H0: There is no difference in mean hotel bookings for periods before and after the marketing campaign.
H1: There is a significant difference in mean hotel bookings for periods before and after the marketing campaign.
ab_adspend <- adspend1 %>% t_test(bookings ~ assignment,
order = c("treatment","control"),
alternative = "two-sided")
ab_adspend
## # A tibble: 1 × 7
## statistic t_df p_value alternative estimate lower_ci upper_ci
## <dbl> <dbl> <dbl> <chr> <dbl> <dbl> <dbl>
## 1 1.92 2703. 0.0545 two.sided 96.2 -1.87 194.
At an alpha level of 0.05 and considering the p-value obtained of 0.0545, we infer that there is not enough evidence to reject the null hypothesis.
However, at an alpha level of 0.1 we can reject the null hypothesis and conclude that there was a significant difference in mean bookings after the adspend was initiated during the marketing campaign. I can ascertain that there was a significant effect from ad spend by looking at my confidence interval of [-1.87,194.31] which has a larger range on the positive spectrum.
avg_te <- ab_adspend$estimate
avg_te
## [1] 96.22111
The test estimate shows that on average the difference in bookings between the control and treatment period was 96.2. This represents an improvement in bookings during the ad spend campaign. The value of 96.2 represents the average treatment effect(ATE) which in our case confirms that the marketing campaign was a success.
sum(adspend1$cost)
## [1] 50000
The total cost on Marketing was Ksh.50000.
adspend1 %>% filter(assignment == "treatment") %>% count()
## # A tibble: 1 × 1
## n
## <int>
## 1 1393
There are 1393 observations for our treatment group.
(Total Observations * Average Treatment effect)/Total Booking Cost
(1393*avg_te)/sum(adspend1$cost)
## [1] 2.68072
Our marketing campaign to ramp up bookings through advertisements yielded an increase in bookings by Kshs. 2.68 for every shilling spent.
adspend %>% group_by(period) %>%
summarize(total_bookings = sum(bookings))
## # A tibble: 2 × 2
## period total_bookings
## <dbl> <dbl>
## 1 0 2412592.
## 2 1 2131682.
adspend %>% group_by(period) %>% count()
## # A tibble: 2 × 2
## # Groups: period [2]
## period n
## <dbl> <int>
## 1 0 4149
## 2 1 2784
Total bookings in the period before the marketing campaign was Kshs 2,412,592 with a total of 4149 bookings made.
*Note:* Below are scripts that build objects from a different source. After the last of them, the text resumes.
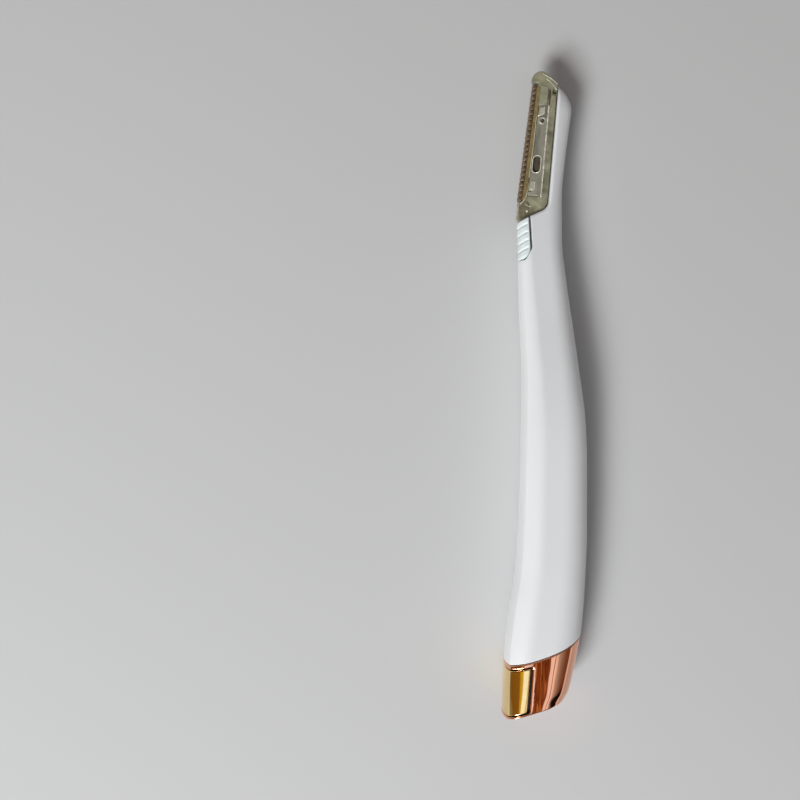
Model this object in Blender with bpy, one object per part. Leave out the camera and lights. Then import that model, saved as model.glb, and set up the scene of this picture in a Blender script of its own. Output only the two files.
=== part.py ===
"""Lighted dermaplaning tool with a slide-off blade head, lying on its side.

Metres, +Z up. The handle runs along +Y with the blade head at the +Y end, the blade edge
looks to -X and the broad flat land of the left shell rests on z = 0. Outlines are drawn in
the middle plane of the tool and the whole model is lifted by half its thickness at the end.
"""

import math

import bmesh
import bpy
from mathutils import Matrix, Vector

# The battery cell and the walls round it set the depth and the width of the handle
CELL_DIAMETER = 0.0105
CELL_RADIUS = CELL_DIAMETER / 2
CELL_SIDE_ROOM = 0.00065
SHELL_WALL = 0.0014
BODY_DEPTH = CELL_DIAMETER + 2 * (CELL_SIDE_ROOM + SHELL_WALL)
BODY_FOOT_Y = -0.0840
SPINE_TOP_Y = 0.0767

# How far the outline lies beyond the cell's radius in the lower half, as (y, distance) points
FRONT_ROOM = (
    (BODY_FOOT_Y, 0.00555),
    (-0.0800, 0.00535),
    (-0.0645, 0.00465),
    (-0.0545, 0.00345),
    (-0.0440, 0.00185),
    (-0.0330, 0.00110),
    (-0.0170, 0.00060),
)
BACK_ROOM = (
    (BODY_FOOT_Y, -0.00325),
    (-0.0768, -0.00065),
    (-0.0742, 0.00075),
    (-0.0690, 0.00205),
    (-0.0643, 0.00305),
    (-0.0592, 0.00395),
    (-0.0474, 0.00485),
    (-0.0330, 0.00535),
    (-0.0170, 0.00535),
    (-0.0058, 0.00485),
)

# Overall body: outlines in the middle plane, as (y, value) points joined by a smooth curve
FRONT_LINE = tuple((y, -CELL_RADIUS - room) for y, room in FRONT_ROOM) + (
    (0.0030, -0.00555),
    (0.0200, -0.0062),
    (0.0384, -0.0067),
    (0.0460, -0.0070),
    (0.0780, -0.0070),
)
BACK_LINE = tuple((y, CELL_RADIUS + room) for y, room in BACK_ROOM) + (
    (0.0013, 0.0092),
    (0.0154, 0.00725),
    (0.0278, 0.0055),
    (0.0384, 0.0044),
    (0.0482, 0.0044),
    (0.0588, 0.0053),
    (0.0680, 0.0065),
    (0.0708, 0.0068),
    (0.0734, 0.0062),
    (0.0755, 0.0048),
    (SPINE_TOP_Y, 0.0036),
)
DEPTH_LINE = (
    (BODY_FOOT_Y, BODY_DEPTH),
    (-0.0100, BODY_DEPTH),
    (0.0050, 0.0136),
    (0.0200, 0.0112),
    (0.0384, 0.0087),
    (0.0500, 0.0074),
    (0.0700, 0.0068),
    (SPINE_TOP_Y, 0.0056),
)
STATION_STEP = 0.0052

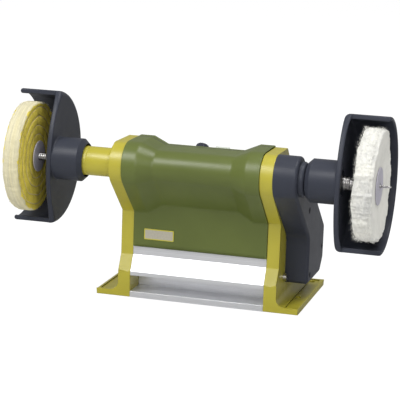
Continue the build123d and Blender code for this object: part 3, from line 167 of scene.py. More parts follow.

The average per booking will be:
2412592/4149
## [1] 581.4876
The average booking before the marketing campaign was Kshs.581.49.
Total bookings in the period during the marketing campaign was Kshs 2,131,682 with 2784 bookings made.
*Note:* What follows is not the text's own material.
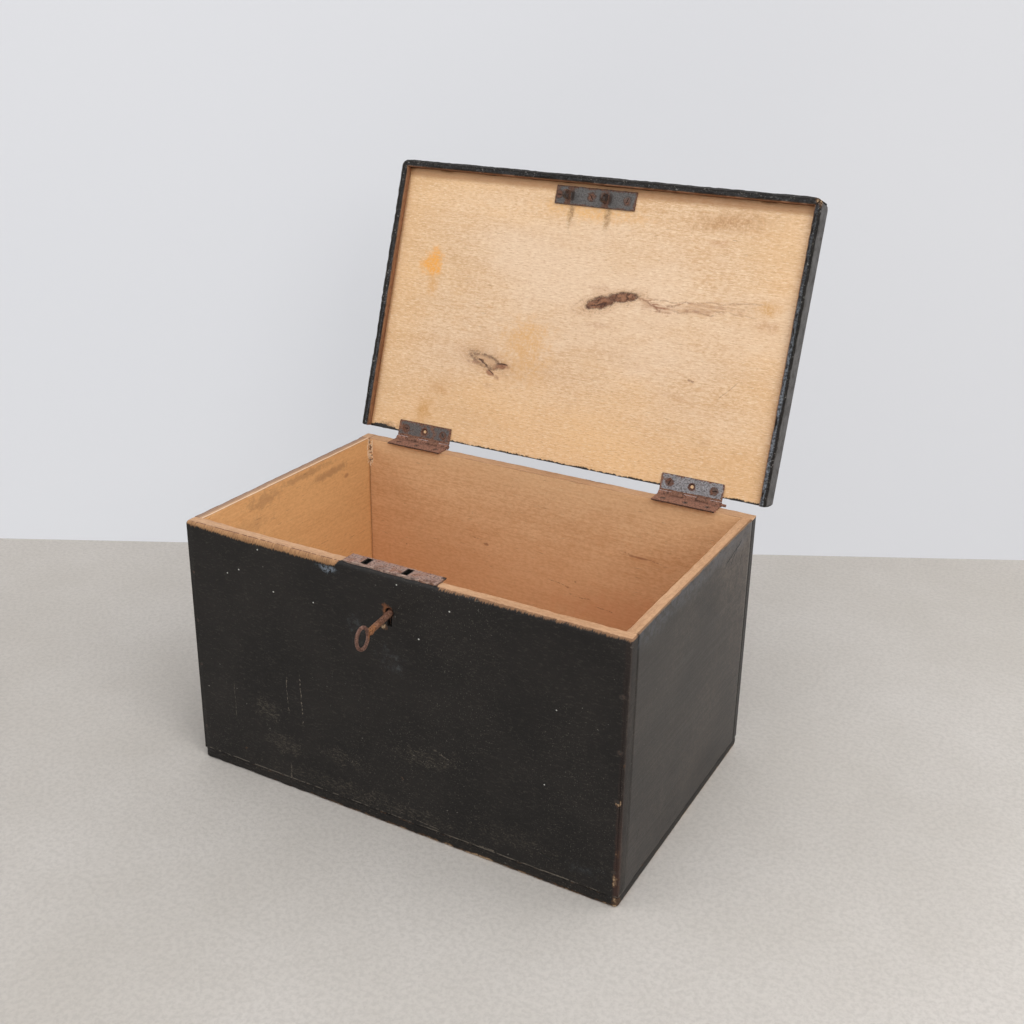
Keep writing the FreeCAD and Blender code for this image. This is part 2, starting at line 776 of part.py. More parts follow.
# The key is made level along Y and then drooped about the point where it passes the front board
def key():
    middle = Vector(keyhole_x, front_face_y - bow_reach, key_axis_z)
    shank_start_y = middle.y + bow_half_width
    shank_length = key_tip_y - shank_start_y
    shank = rod(Vector(keyhole_x, shank_start_y, key_axis_z), y_axis, shank_radius, shank_length)
    collar_y = shank_start_y + bow_bar_radius
    collar = rod(Vector(keyhole_x, collar_y, key_axis_z), y_axis, collar_radius, collar_length)
    bit_back_y = key_tip_y - bit_tip_setback
    bit = block(
        Vector(keyhole_x - bit_thickness / 2, bit_back_y - bit_width, key_axis_z - bit_radius),
        Vector(keyhole_x + bit_thickness / 2, bit_back_y, key_axis_z),
    )
    ward_middle_y = bit_back_y - bit_width / 2
    ward = block(
        Vector(keyhole_x - bit_thickness, ward_middle_y - ward_width / 2, key_axis_z - bit_radius),
        Vector(keyhole_x + bit_thickness, ward_middle_y + ward_width / 2, key_axis_z - bit_radius + ward_depth),
    )
    bore = rod(Vector(keyhole_x, key_tip_y, key_axis_z), -y_axis, key_bore_radius, key_bore_depth)
    whole = bow_ring(middle).fuse([shank, collar, bit.cut(ward)]).cut(bore).removeSplitter()
    whole.rotate(Vector(keyhole_x, front_face_y, key_axis_z), x_axis, key_droop)
    return whole


# Places inside the lock that the bolt and the key share
droop = math.radians(key_droop)
key_axis_z = keyhole_z - keyhole_radius + key_rest_gap + shank_radius / math.cos(droop)
key_rise = (lock_middle_y - front_face_y) * math.tan(droop)
bit_sweep_z = key_axis_z + key_rise
bolt_top_z = link_under_z - staple_length - finger_tip_gap
bolt_low_z = bolt_top_z - bolt_height
bit_lift = bolt_low_z - bit_sweep_z
engaged_turn = math.acos(min(bit_lift / bit_radius, 1))
bit_swing = bit_radius * math.sin(engaged_turn)
bolt_share = bolt_throw * engaged_turn / (2 * math.pi)
talon_half_width = bit_thickness / 2 + bit_swing - bolt_share + talon_clearance
stump_z = (bolt_low_z + talon_depth + bolt_top_z) / 2
key_tip_y = lock_inner_back_y - key_tip_gap
drill_pin_tip_y = lock_inner_back_y - drill_pin_reach
drill_pin_middle_y = (key_tip_y + drill_pin_tip_y) / 2
drill_pin_z = key_axis_z + (drill_pin_middle_y - front_face_y) * math.tan(droop)
drill_pin_start = Vector(keyhole_x, lock_back_y, drill_pin_z)

box_knuckles = [index for index in range(knuckle_count) if index % 2 == 0]
lid_knuckles = [index for index in range(knuckle_count) if index % 2 == 1]

save("bottom_board", bottom_board())
save("front_board", front_board())
save("back_board", back_board())
save("left_side_board", side_board(-1))
save("right_side_board", side_board(1))
save("front_corner_nails", nail_set(front_nail_spots, nail_length))
save("back_corner_nails", nail_set(back_nail_spots, nail_length))
save("bottom_nails", nail_set(bottom_nail_spots, nail_length))

save("left_box_leaf", hinge_leaf(-1, box_leaf_z, box_knuckles, -z_axis))
save("right_box_leaf", hinge_leaf(1, box_leaf_z, box_knuckles, -z_axis))
save("left_hinge_pin", hinge_pin(-1, 0))
save("right_hinge_pin", hinge_pin(1, right_pin_drift))
save("box_leaf_screws", screw_set(box_screw_spots))

save("lock_plate", lock_plate())
save("lock_cap", lock_cap())
save("cap_rivets", group([riveted_rod(place, rivet_radius) for place in rivet_places()]))
save("bolt_stumps", group([riveted_rod(place, stump_radius) for place in stump_places()]))
save("drill_pin", drill_pin())
save("bolt_spring", bolt_spring())
save("lock_screws", screw_set(lock_screw_spots))
save("lock_bolt", lock_bolt())
save("key", key())

lip_spots = front_lip_spots + side_lip_spots[-1] + side_lip_spots[1]
save("lid_board", opened(lid_board()))
save("lid_front_lip", opened(front_lip()))
save("lid_left_lip", opened(side_lip(-1)))
save("lid_right_lip", opened(side_lip(1)))
save("lip_nails", opened(nail_set(lip_spots, lip_nail_length)))
save("left_lid_leaf", opened(hinge_leaf(-1, lid_leaf_z, lid_knuckles, z_axis)))
save("right_lid_leaf", opened(hinge_leaf(1, lid_leaf_z, lid_knuckles, z_axis)))
save("lid_leaf_screws", opened(screw_set(lid_screw_spots)))
save("link_plate", opened(link_plate()))
save("link_staples", opened(group([staple(x) for x in staple_xs])))
save("link_plate_screws", opened(screw_set(link_screw_spots)))
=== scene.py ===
import math

import bmesh
import bpy
from mathutils import Matrix, Vector, noise


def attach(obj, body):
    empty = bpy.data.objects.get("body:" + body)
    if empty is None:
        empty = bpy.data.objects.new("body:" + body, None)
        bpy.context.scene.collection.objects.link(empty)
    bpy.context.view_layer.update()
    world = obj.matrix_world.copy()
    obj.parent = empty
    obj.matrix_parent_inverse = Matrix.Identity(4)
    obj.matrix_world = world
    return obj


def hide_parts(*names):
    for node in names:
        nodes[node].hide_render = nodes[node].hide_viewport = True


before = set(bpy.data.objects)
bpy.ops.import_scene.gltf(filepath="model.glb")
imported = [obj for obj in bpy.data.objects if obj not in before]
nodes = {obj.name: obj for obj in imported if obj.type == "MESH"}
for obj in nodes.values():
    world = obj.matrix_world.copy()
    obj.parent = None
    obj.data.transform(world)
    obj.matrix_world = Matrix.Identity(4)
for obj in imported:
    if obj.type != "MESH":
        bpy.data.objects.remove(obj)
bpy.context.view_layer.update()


# The room: a pale floor and a pale wall behind it, under soft light from above and from both sides,
# with the most from the right. The camera stands in front of the chest and looks down on it.
class Field:
    """A number, colour or place that changes over a surface. Sums and products of it are shader nodes."""

    def __init__(self, socket):
        self.socket = socket
        self.tree = socket.id_data

    def __add__(self, other):
        return calc("ADD", self, other)

    def __sub__(self, other):
        return calc("SUBTRACT", self, other)

    def __rsub__(self, other):
        return calc("SUBTRACT", other, self)

    def __mul__(self, other):
        return calc("MULTIPLY", self, other)

    def __abs__(self):
        return calc("ABSOLUTE", self)


def feed(value, socket):
    """Gives a shader's or node's input a field, a colour or a plain value."""
    if isinstance(value, Field):
        value.tree.links.new(value.socket, socket)
    elif socket.type == "RGBA":
        socket.default_value = (*value, 1.0)
    else:
        socket.default_value = value


def place(tree, kind, inputs, output=0, **settings):
    """Adds a shader node with its inputs, and gives one of its outputs as a field."""
    node = tree.nodes.new(kind)
    for name, value in settings.items():
        setattr(node, name, value)
    for name, value in inputs.items():
        feed(value, node.inputs[name])
    return Field(node.outputs[output])


def tree_of(*values):
    return next(value.tree for value in values if isinstance(value, Field))


def calc(operation, *values):
    return place(tree_of(*values), "ShaderNodeMath", dict(enumerate(values)), operation=operation)


def strongest(masks):
    """The largest of several masks, spot by spot."""
    result = masks[0]
    for mask in masks[1:]:
        result = calc("MAXIMUM", result, mask)
    return result


def grade(value, low, high, to_low=0.0, to_high=1.0):
    """A smooth step from one value to another as the input passes from low to high."""
    inputs = {"Value": value, "From Min": low, "From Max": high, "To Min": to_low, "To Max": to_high}
    return place(value.tree, "ShaderNodeMapRange", inputs, "Result", interpolation_type="SMOOTHSTEP")


def fade(value, low, high):
    """1 up to the low value, falling to 0 at the high one."""
    return grade(value, low, high, 1.0, 0.0)


def tint(share, first, second):
    """Mixes two colours, from all of the first at 0 to all of the second at 1."""
    inputs = {0: share, 6: first, 7: second}
    return place(tree_of(share, first, second), "ShaderNodeMix", inputs, 2, data_type="RGBA")


def blend(share, first, second):
    """Mixes two numbers, from all of the first at 0 to all of the second at 1."""
    return place(share.tree, "ShaderNodeMix", {0: share, 2: first, 3: second})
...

The average booking will be:
2131682/2784
## [1] 765.6904
The average booking during the marketing campaign was 765.69.
Calculating the uplift rate for the average booking:
((765.69/581.49)*100) - 100
## [1] 31.67724
The average booking improved by 31.68% following the ad spend campaign.
The ad marketing campaign was successful and resulted in a return of Kshs. 2.67 for every shilling spent on the marketing campaign.
The average amount spent on a single booking improved by 31.68% following the marketing campaign.